Is it not ironic, that Turkey who so arrogantly led an illegal flotilla to breach and deliberately challenge Israel’s blockade of Gaza, is now falling prey to its own venom? Turkey was shrill and defiant in its assault on Israel. Turkey is now being hoisted by its own petard and is culpable of the very same actions it so vociferously accused Israel of.

Remember how Turkey reacted with brute force against its own citizens when they protested in Gezi Park and elsewhere? Remember how Turkey invaded Cyprus twice during 1974 and is still occupying 40% of the island? Remember how the Greek majority that were living in Turkish-occupied Cyprus, were forced to flee? Recall that a week ago, the Turkish parliament voted to extend by a year a mandate authorising a military deployment to Syria if needed.

I await with anticipation an outcry from the multitudes of human rights activists who find walls so cantankerous.


  • Ben studied at Wits, the Hebrew University, London School of Economics and University of Pretoria. He has two master’s degrees and has written four books on anthropology. He was the founding member of Jews for Justice, which took a stand against apartheid and provided assistance to victims of violence in Crossroads. He started Boston House College, a multiracial school in 1979. He currently serves as chairperson of the SA Zionist Federation in the Cape Council. He is married with four children.


  1. kathy b kathy b 13 October 2013

    Thank you! At least someone out there sees it.

  2. iain ewok robinson iain ewok robinson 14 October 2013

    I can’t make out here whether you agree with the necessity of the Turkish Wall as with the Apartheid Wall, or disagree with the Turkish Wall and the Apartheid Wall?

  3. Baz Baz 14 October 2013

    Execellent ! agree with @ kathyb ‘s comment too!

  4. Cray Cray 14 October 2013

    Just out of curiosity, how far into Syrian territory does the Turkish wall go?

    From the BBC article,

    “The new route runs closer to Israel’s boundary with the West Bank – the Green Line – than the original one but will still include 6-8% of occupied territory in the West Bank on the Israeli side”

    Perhaps if Israel had built the wall along the lines of the 1967 boundary there would be less of an outcry. As it is it kinds of looks like Israel are trying to annex territory in much the same was as the illegal settlements in the West Bank and Gaza.
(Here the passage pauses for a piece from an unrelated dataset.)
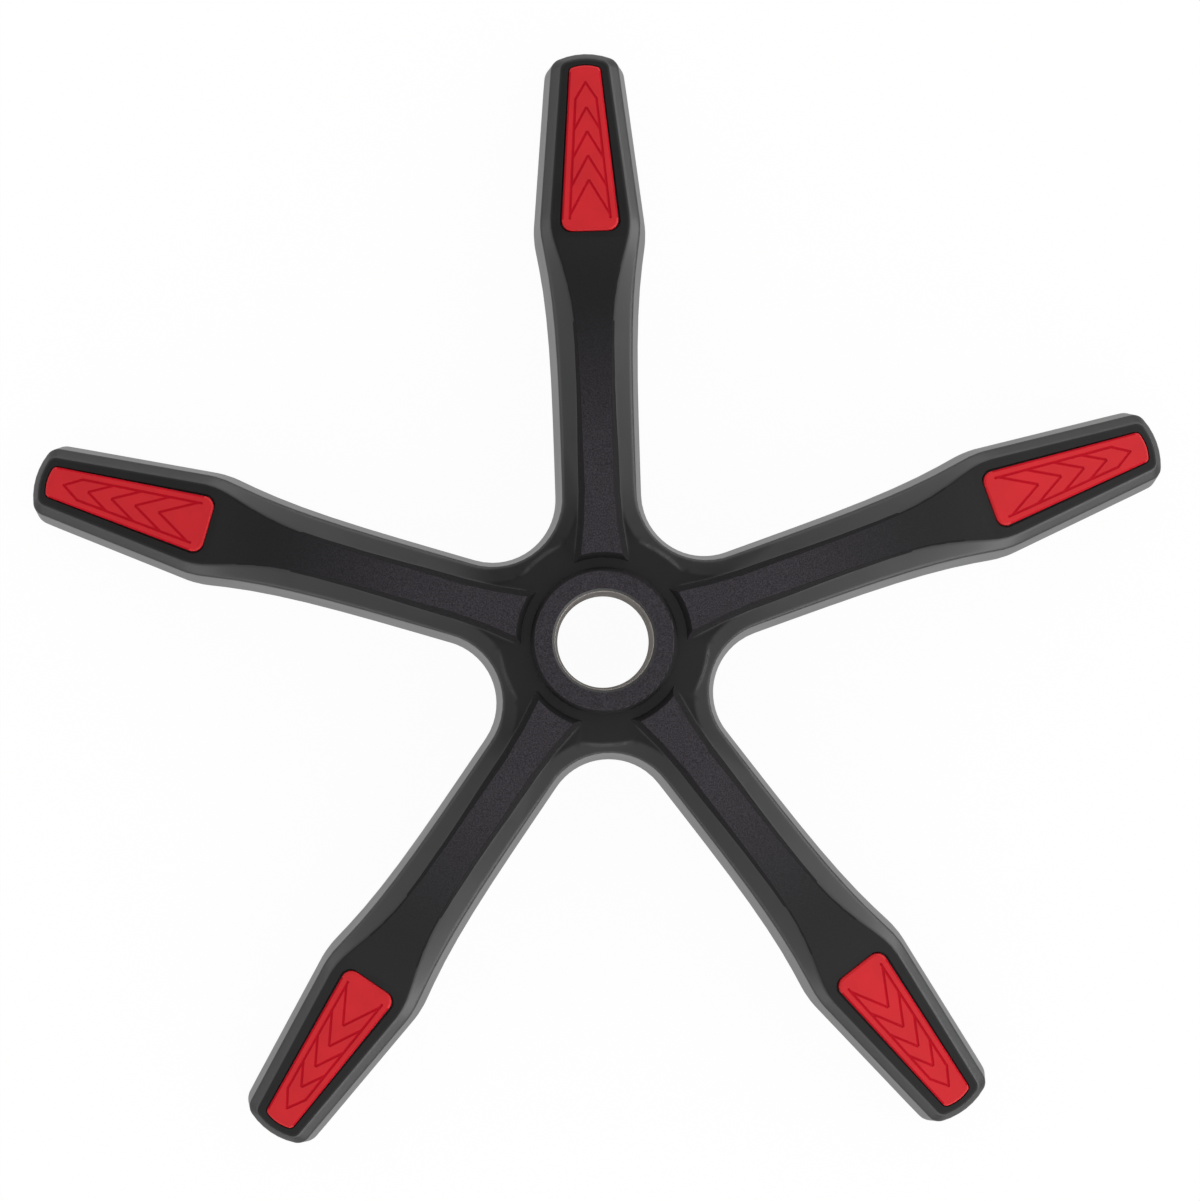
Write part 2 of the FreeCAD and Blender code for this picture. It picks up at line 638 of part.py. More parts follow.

  5. RobinB RobinB 14 October 2013

    I agree with your starting point – that the Syrian wall is as bad/wrong/evil/stupid/etc. as the Israeli one. (Yes, I’m aware that wasn’t the point you were making, but just as valid a conclusion from what you said) However, I do not agree with your conclusion – that if the Syrian wall is uncriticised, it is right, and that therefore, the Israeli wall is right.
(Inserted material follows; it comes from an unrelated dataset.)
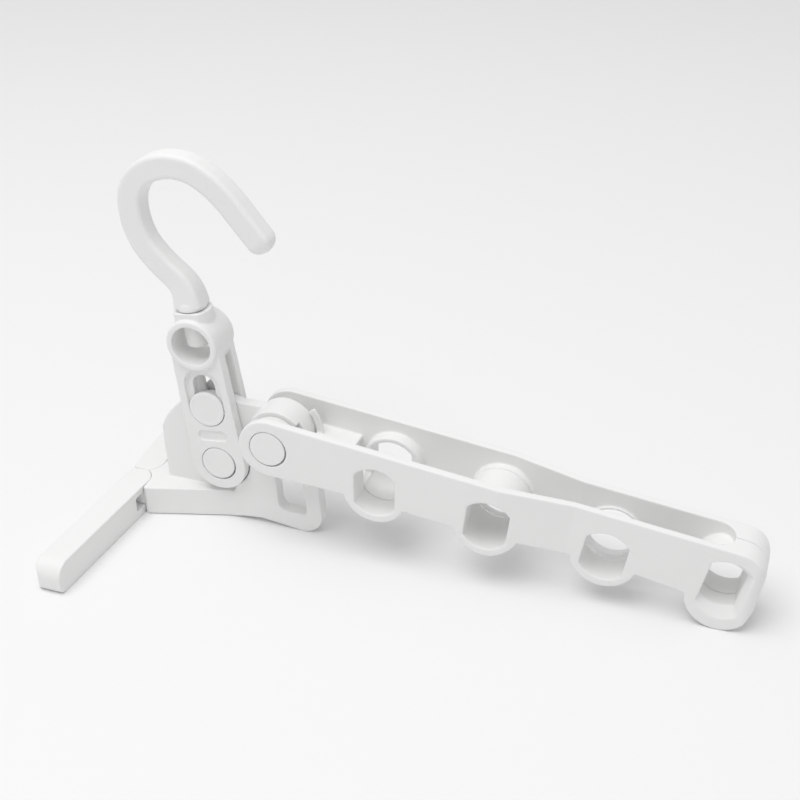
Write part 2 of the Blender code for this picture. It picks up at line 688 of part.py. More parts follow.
def make_fork():
    fork = upright("link_fork", [fork_side()], FORK_FRONT, FORK_REAR, PARTS)
    soften(fork, 0.8 * MM)
    hub_centre = (0.0, 0.0, HUB_RISE)
    hub = cylinder("link_hub", HUB_RADIUS, HUB_FRONT, HUB_REAR, "Y", hub_centre, CUTTERS)
    soften(hub, 0.7 * MM, 1)
    collar = cylinder("link_collar", COLLAR_RADIUS, 5 * MM, COLLAR_TOP, "Z", hub_centre, CUTTERS)
    beyond = 2 * COLLAR_RADIUS
    facet_loop = [(-beyond, 0.0), (beyond, 0.0), (beyond, HUB_RISE + beyond), (-beyond, HUB_RISE + beyond)]
    facet = upright("link_facet", [facet_loop], -beyond, COLLAR_FACE, CUTTERS)
    cut(collar, facet)
    join(fork, collar)
    wide = 30 * MM
    between = [(-wide, -wide), (wide, -wide), (wide, HUB_RISE)]
    between += arc((0.0, HUB_RISE), HUB_RADIUS + SLIT_CLEAR, 360, 180, 24) + [(-wide, HUB_RISE)]
    gap = upright("link_gap", [between], SLIT_FRONT, SLIT_REAR, CUTTERS)
    bore = cylinder("link_hub_bore", HUB_BORE, -20 * MM, 20 * MM, "Y", hub_centre, CUTTERS)
    pocket = cylinder("link_nub_pocket", NUB_RADIUS + FIT, 0.0, NUB_TOP + FIT, "Z", hub_centre, CUTTERS,
                      SMALL_ROUND)
    neck = cylinder("link_neck_bore", HOOK_SPIGOT_RADIUS + FIT, 0.0, 20 * MM, "Z", hub_centre, CUTTERS,
                    SMALL_ROUND)
    window = upright("link_window", [slot(BUTTON_RISE, BUTTON_RISE + BUTTON_TRAVEL, BUTTON_STEM + FIT)],
                     -20 * MM, 20 * MM, CUTTERS)
    pin_bore = cylinder("link_pin_bore", LINK_PIN_RADIUS + FIT, -20 * MM, 20 * MM, "Y", (0, 0, 0), CUTTERS,
                        SMALL_ROUND)
    helpers = [hub, collar, facet, gap, bore, pocket, neck, window, pin_bore]
    join(fork, hub)
    cut(fork, gap, bore, pocket, neck, window, pin_bore)
    for word, side, face in FORK_FACES:
        outside = side * 20 * MM
        track_loop = slot(BUTTON_RISE, BUTTON_RISE + BUTTON_TRAVEL, BUTTON_RADIUS + FIT)
        levels = sorted((face - side * TRACK_DEPTH, face + side * 0.2 * MM))
        track = upright(f"link_track_{word}", [track_loop], *levels, CUTTERS)
        pill_loop = arc((PILL_HALF - PILL_RADIUS, PILL_RISE), PILL_RADIUS, -90, 90, 10)
        pill_loop += arc((PILL_RADIUS - PILL_HALF, PILL_RISE), PILL_RADIUS, 90, 270, 10)
        levels = sorted((face - side * PILL_DEPTH, outside))
        pill = upright(f"link_pill_{word}", [pill_loop], *levels, CUTTERS)
        levels = sorted((face - side * (CAP_THICK + FIT), outside))
        recess = cylinder(f"link_cap_recess_{word}", LINK_CAP_RADIUS + FIT, *levels, "Y", (0, 0, 0), CUTTERS)
        cut(fork, track, pill, recess)
        helpers += [track, pill, recess]
    place(fork, LINK_PIVOT, -LINK_LEAN, helpers)
    material(fork, "link_white_plastic", (0.83, 0.83, 0.82), 0.45)


def make_link_pivot():
    sunk = CAP_THICK + FIT + 0.1 * MM
    pin = cylinder("link_pivot_pin", LINK_PIN_RADIUS, FORK_FRONT + sunk, FORK_REAR - sunk, "Y", (0, 0, 0),
                   PARTS, SMALL_ROUND)
    material(pin, "pin_plastic_link", (0.78, 0.78, 0.77), 0.4)
    pieces = [pin]
    for word, side, face in FORK_FACES:
        levels = sorted((face - side * CAP_THICK, face))
        cap = cylinder(f"link_pivot_cap_{word}", LINK_CAP_RADIUS, *levels, "Y", (0, 0, 0), PARTS)
        soften(cap, 0.3 * MM, 1)
        material(cap, f"cap_white_plastic_link_{word}", (0.84, 0.84, 0.83), 0.42)
        pieces.append(cap)
    for piece in pieces:
        place(piece, LINK_PIVOT, -LINK_LEAN)


def make_lock_button():
    """Two discs in the tracks, each with a stem through its window."""
    for (word, side, face), wall in zip(FORK_FACES, (SLIT_FRONT, SLIT_REAR)):
        levels = sorted((face - side * (TRACK_DEPTH - FIT), face + side * BUTTON_PROUD))
        disc = cylinder(f"lock_button_{word}", BUTTON_RADIUS, *levels, "Y", (0, 0, 0), PARTS)
        levels = sorted((wall + side * STEM_SHORT, face - side * 1.0 * MM))
        stem = cylinder(f"lock_stem_{word}", BUTTON_STEM, *levels, "Y", (0, 0, 0), CUTTERS, SMALL_ROUND)
        soften(disc, 0.3 * MM, 1)
        join(disc, stem)
        x, z = lean_point(BUTTON_RISE)
        place(disc, LINK_PIVOT + Vector((x, 0.0, z)), -LINK_LEAN, [stem])
        material(disc, f"button_white_plastic_{word}", (0.84, 0.84, 0.83), 0.42)


# Hook

def hook_line():
    """The hook's centre line in (x, z), from just above the collar, measured from the hub."""
    rises = [(-2.0, 16.2), (-2.5, 19.6), (-3.6, 23.4), (-6.4, 27.6), (-13.9, 34.2), (-21.3, 43.2), (-24.8, 54.0),
             (-24.3, 65.4), (-18.5, 73.9), (-8.6, 78.6), (2.2, 78.5), (11.5, 74.0), (19.1, 67.3),
             (26.3, 58.6), (32.7, 50.7)]
    return smooth_line([Vector(p) * MM for p in rises], 3)


def bar_section(half_wide, half_thick, corner, count=3):
    """A rounded rectangle, the bar's section."""
    loop = []
    for i, (sx, sy) in enumerate(((1, 1), (-1, 1), (-1, -1), (1, -1))):
        centre = (sx * (half_wide - corner), sy * (half_thick - corner))
        loop += arc(centre, corner, 90 * i, 90 * (i + 1), count)
    return loop


def hook_bar():
    """The bar swept along the line, wider at its foot and with a round end."""
    line = hook_line()
    heading = (line[-1] - line[-2]).normalized()
    reach = HOOK_WIDTH / 2
    ends = [math.radians(a) for a in (20, 40, 58, 74, 84)]
    line += [line[-1] + heading * reach * math.sin(a) for a in ends]
    sizes = [1.0 + FOOT_SWELL * max(0.0, 1.0 - i / 10) for i in range(len(line) - len(ends))]
    sizes += [math.cos(a) for a in ends]
    section = bpy.data.curves.new("hook_section", "CURVE")
    section.dimensions = "2D"
    loop = section.splines.new("POLY")
    corners = bar_section(HOOK_WIDTH / 2, HOOK_HALF, HOOK_CORNER)
    loop.points.add(len(corners) - 1)
    for point, (x, y) in zip(loop.points, corners):
        point.co = (x, y, 0.0, 1.0)
    loop.use_cyclic_u = True
    shape = bpy.data.objects.new("hook_section", section)
    bpy.context.scene.collection.objects.link(shape)
    curve = bpy.data.curves.new("hook", "CURVE")
    curve.dimensions = "3D"
    curve.twist_mode = "Z_UP"
    curve.bevel_mode = "OBJECT"
    curve.bevel_object = shape
    curve.use_fill_caps = True
    spline = curve.splines.new("POLY")
    spline.points.add(len(line) - 1)
    for point, place_at, size in zip(spline.points, line, sizes):
        point.co = (place_at.x, place_at.y, 0.0, 1.0)
        point.radius = size
    path = bpy.data.objects.new("hook_path", curve)
    bpy.context.scene.collection.objects.link(path)
    bpy.context.view_layer.update()
    mesh = bpy.data.meshes.new_from_object(path.evaluated_get(bpy.context.evaluated_depsgraph_get()))
    bpy.data.objects.remove(path, do_unlink=True)
    bpy.data.objects.remove(shape, do_unlink=True)
    bm = bmesh.new()
    bm.from_mesh(mesh)
    bmesh.ops.remove_doubles(bm, verts=bm.verts, dist=1e-6)
    bmesh.ops.recalc_face_normals(bm, faces=bm.faces)
    bm.to_mesh(mesh)
    bm.free()
    hook = bpy.data.objects.new("hook", mesh)
    PARTS.objects.link(hook)
    return stand_up(hook)


def make_hook():
    hook = hook_bar()
    low = COLLAR_TOP + FIT
    stem_profile = [(0.0, low + 6 * MM), (HOOK_HALF - 0.6 * MM, low + 6 * MM)]
    stem_profile += [(HOOK_STEM_RADIUS - 0.4 * MM, low + 3 * MM), (HOOK_STEM_RADIUS, low + 0.5 * MM)]
    stem_profile += [(HOOK_STEM_RADIUS - 0.4 * MM, low), (HOOK_SPIGOT_RADIUS, low)]
    stem_profile += [(HOOK_SPIGOT_RADIUS, SPIGOT_LOW), (0.0, SPIGOT_LOW)]
    stem = turned("hook_stem", stem_profile, CUTTERS)
    hub = LINK_PIVOT + Vector((lean_point(HUB_RISE)[0], 0.0, lean_point(HUB_RISE)[1]))
    hook.location = hub
    stem.location = hub
    stem.rotation_euler = (0.0, -LINK_LEAN, 0.0)
    join(hook, stem)
    nub_profile = [(0.0, NUB_TOP), (NUB_RADIUS, NUB_TOP), (NUB_RADIUS, NUB_BOTTOM + 1.6 * MM)]
    nub_profile += arc((NUB_RADIUS - 1.6 * MM, NUB_BOTTOM + 1.6 * MM), 1.6 * MM, 0, -90, 5)[1:]
    nub_profile += [(0.0, NUB_BOTTOM)]
    nub = turned("hook_retainer", nub_profile, PARTS)
    socket = cylinder("hook_retainer_socket", HOOK_SPIGOT_RADIUS + FIT, SPIGOT_LOW - FIT, 20 * MM, "Z",
                      (0, 0, 0), CUTTERS, SMALL_ROUND)
    cut(nub, socket)
    for item in (nub, socket):
        item.location = hub
        item.rotation_euler = (0.0, -LINK_LEAN, 0.0)
    material(hook, "hook_white_plastic", (0.83, 0.83, 0.82), 0.43)
    material(nub, "retainer_white_plastic", (0.8, 0.8, 0.79), 0.45)


def shade():
    """Smooth the round faces and keep the corners."""
    for obj in PARTS.objects:
        obj.data.shade_smooth()
        obj.data.set_sharp_from_angle(angle=math.radians(35))


make_bracket()
make_wing("front", -1)
make_wing("rear", 1)
make_fork()
make_link_pivot()
make_lock_button()
make_hook()
make_arm()
make_arm_pivot()
shade()
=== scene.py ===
# The folding drying hanger dressed for its photograph. Each moulding, cap and button is drawn again
# with finer curves and softer edges than its solid. The pins and washers keep their solids.
# Metres, +Z up. The arm and the hook lie in the plane y = 0 and the front is -Y.

import json
import math

import bmesh
import bpy
from mathutils import Matrix, Vector

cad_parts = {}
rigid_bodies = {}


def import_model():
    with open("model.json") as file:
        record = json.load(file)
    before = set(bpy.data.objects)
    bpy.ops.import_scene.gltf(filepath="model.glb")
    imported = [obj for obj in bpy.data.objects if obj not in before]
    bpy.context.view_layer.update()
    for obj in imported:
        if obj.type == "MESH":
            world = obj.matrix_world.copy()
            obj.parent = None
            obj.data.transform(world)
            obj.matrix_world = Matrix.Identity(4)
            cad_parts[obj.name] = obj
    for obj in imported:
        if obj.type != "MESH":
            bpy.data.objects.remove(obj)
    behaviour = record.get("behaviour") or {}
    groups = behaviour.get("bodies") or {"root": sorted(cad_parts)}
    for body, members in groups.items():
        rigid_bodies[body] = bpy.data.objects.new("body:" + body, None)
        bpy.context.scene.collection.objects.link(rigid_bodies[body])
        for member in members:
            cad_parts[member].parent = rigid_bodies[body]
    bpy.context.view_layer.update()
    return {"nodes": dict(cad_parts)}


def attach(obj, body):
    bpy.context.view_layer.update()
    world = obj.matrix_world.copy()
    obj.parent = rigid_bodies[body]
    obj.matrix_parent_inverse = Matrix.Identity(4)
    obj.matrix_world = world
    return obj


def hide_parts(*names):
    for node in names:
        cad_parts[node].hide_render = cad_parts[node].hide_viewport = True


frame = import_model()

MM = 0.001
FIT = 0.3 * MM

# Pivot places in the plane y = 0
ARM_PIVOT = Vector((-64.75, 0.0, 50.1)) * MM
ARM_SLOPE = math.radians(6.8)
LINK_PIVOT = ARM_PIVOT + Vector((-29.3, 0.0, -19.1)) * MM
LINK_LEAN = math.radians(7.15)
WING_PIVOT_X = LINK_PIVOT.x - 46.7 * MM
WING_PIVOT_Y = 8.2 * MM

# Arm, in its own frame: u runs along the arm and w across it, from the pivot
STRAP_OUT = 15.9 * MM
STRAP_IN = 12.2 * MM
TIP_OUT = 11.0 * MM
TIP_IN = 7.6 * MM
BEND_START = 103.0 * MM
BEND_END = 134.0 * MM
ARM_TOP = 13.8 * MM
ARM_UNDER = 11.2 * MM
HOLE_PITCH = 50.0 * MM
HOLE_DROPS = (5.8 * MM, 5.9 * MM, 7.0 * MM, 4.6 * MM)
HOLE_LEANS = (6.0, 0.0, -3.0, -6.0)
HOLE_RADIUS = 11.6 * MM
HOLE_FLAT = 9.2 * MM
SOCKET_RADIUS = 12.8 * MM
SOCKET_DROP = 1.1 * MM
TIP_HOLE = 198.7 * MM
TIP_HOLE_RADIUS = 11.0 * MM
TIP_HOLE_FLAT = 7.4 * MM
FUNNEL_RADIUS = 16.4 * MM
FUNNEL_DEPTH = 2.9 * MM
FUNNEL_SPREAD = 1.2
FUNNEL_SHIFT = 1.2 * MM
LOBE_RADIUS = 14.4 * MM
LOBE_DROP = 0.8 * MM
TUBE_RADII = (13.8 * MM, 13.8 * MM, 12.8 * MM, 13.8 * MM)
ARM_END = 214.0 * MM
TIP_LOBE = Vector((199.4 * MM, -12.2 * MM))
TIP_LOBE_RADIUS = 14.35 * MM
VOID_END = 198.5 * MM
FIRST_COLLAR = -3.5 * MM
FIRST_RING = 6.5 * MM
TROUGH_LEVEL = -13.0 * MM
SECOND_TUBE = 8.6 * MM
THIRD_TUBE = 4.0 * MM
THIRD_RIM = 6.8 * MM
SHELF_TOP = 1.5 * MM
SHELF_THICK = 2.5 * MM
SHELF_END = 33.5 * MM
TAB_RADIUS = 17.7 * MM
TAB_TURN = 46.8
TAB_FRONT = 4.6 * MM
TAB_BACK = 6.4 * MM
ARM_ROUNDING = 0.8 * MM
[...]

    Your lack of logic, not to mention flipping the “logic” of your arguments to this degree is really just not acceptable – from any standpoint. What you’ve actually done, is to make a specious “logical argument” which is actually only an emotional appeal. You could have said something meaningful here, but I’m afraid you failed.

    Before you dismiss what I’m saying as merely anti-Israel – its not. You cannot start out by saying that walls are wrong, and then use a lack of criticism of a wall to justify another.
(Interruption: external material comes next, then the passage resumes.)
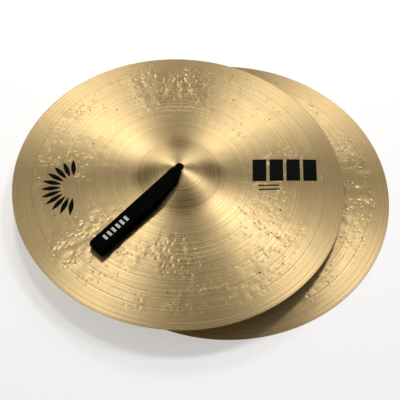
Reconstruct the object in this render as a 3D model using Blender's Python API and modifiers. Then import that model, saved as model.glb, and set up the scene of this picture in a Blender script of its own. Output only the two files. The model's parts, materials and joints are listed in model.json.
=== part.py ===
"""A pair of hand cymbals lying one on the other, each with a leather hand strap tied through its bell.

Units are metres and +Z is up. The origin is at the bottom centre of the pair's bounding box.
Each cymbal has its own empty at the centre of its rim, and everything of that cymbal hangs from it.
Each strap is one strip of leather, folded into a loop and slit into laces at both ends. It is
divided at the bend above the hole, where the loop swings, and into its four laces below that bend.
"""

import math

import bmesh
import bpy
from mathutils import Matrix, Vector

# Cymbal: a shallow bow with a round bell in the middle
RIM_RADIUS = 0.2413
BOW_RISE = 0.0275
BELL_RADIUS = 0.065
BELL_RISE = 0.019
BELL_FULLNESS = 1.3
HOLE_RADIUS = 0.00635
RIM_THICKNESS = 0.0012
BELL_THICKNESS = 0.0018
RIM_LAND = 0.0010
BELL_SEGMENTS = 8
BOW_SEGMENTS = 6
TURN_STEPS = 64

# Strap: the loop for the hand
STRAP_WIDTH = 0.0230
STRAP_THICKNESS = 0.0025
STRAP_REACH = 0.1722
STRAP_SIDESTEP = 0.0073
LOOP_HEIGHT = 0.0165
FOLD_RADIUS = 0.0032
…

    One of the most basic ethical statements, no matter your cultural or religious/spiritual background is “Two wrongs don’t/can’t make a right”. Well, two walls can never right either – even if the world is unfair in its criticism.

  6. george orwell george orwell 14 October 2013

    Turkey is in bed with the Americans, suppling America’s Al-Qaeda-linked ‘rebel’ friends with arms and assistance, despite video footage of one of them cuting out and eating the heart of a dead man.

    Israel is also in bed with the Americans and shares the anti-Syria trope with Turkey.

    Turkey and Israel are Americans best buddies in the Middle East, along with the misogynistic, anit-democratic dicatorships of Saudi Arabia, Qatar and Bahrain.

    No suprise then, that two of the Nobel Peace Prize Winner Obama’s buddies are putting up Walls.

    President ‘Hope & Change’ Obama has introduced
    – detention without trial (NDA Act) (last seen in apartheid South Africa)
    – instituted illegal drone assassination programmes
    – further resource wars across the M.East and the entrenching of AFRICOM and drone bases on the African continent

    So we shouldn’t hold our breath and think that ‘the great bastion of democracy and freedom’ (USA) is going to say anything about its client states (Turkey and Israel) resorting to Walls.

    Once a blind eye is turned to Walls in Turkey and Israel, everyone will be free to put up walls. North Korea is then free to put up a Wall, as is Iran, China, etc.

    Now that Obama has defied international law, any other country can launch their own drone assassination programme too and the US doesn’t have a leg to stand on.

    Edge of a slippery slope …

  7. The Creator The Creator 14 October 2013

    Turkey is obviously not building the wall to keep terrorists out, since the flow of terrorists is one-way (from Turkey into Syria — the Turks, like the Israelis, are sponsoring terrorism there). So, as with the Israeli wall, there must be another reason for it.

    However, the Turkish border is an international border. One is entitled to police international borders. Building walls to imprison racial minorities, as the Israeli regime does, is rather less legitimate. That doesn’t excuse the Turks (who are close political and military allies of the Israelis, incidentally) but it does help explain why less of a fuss is being made.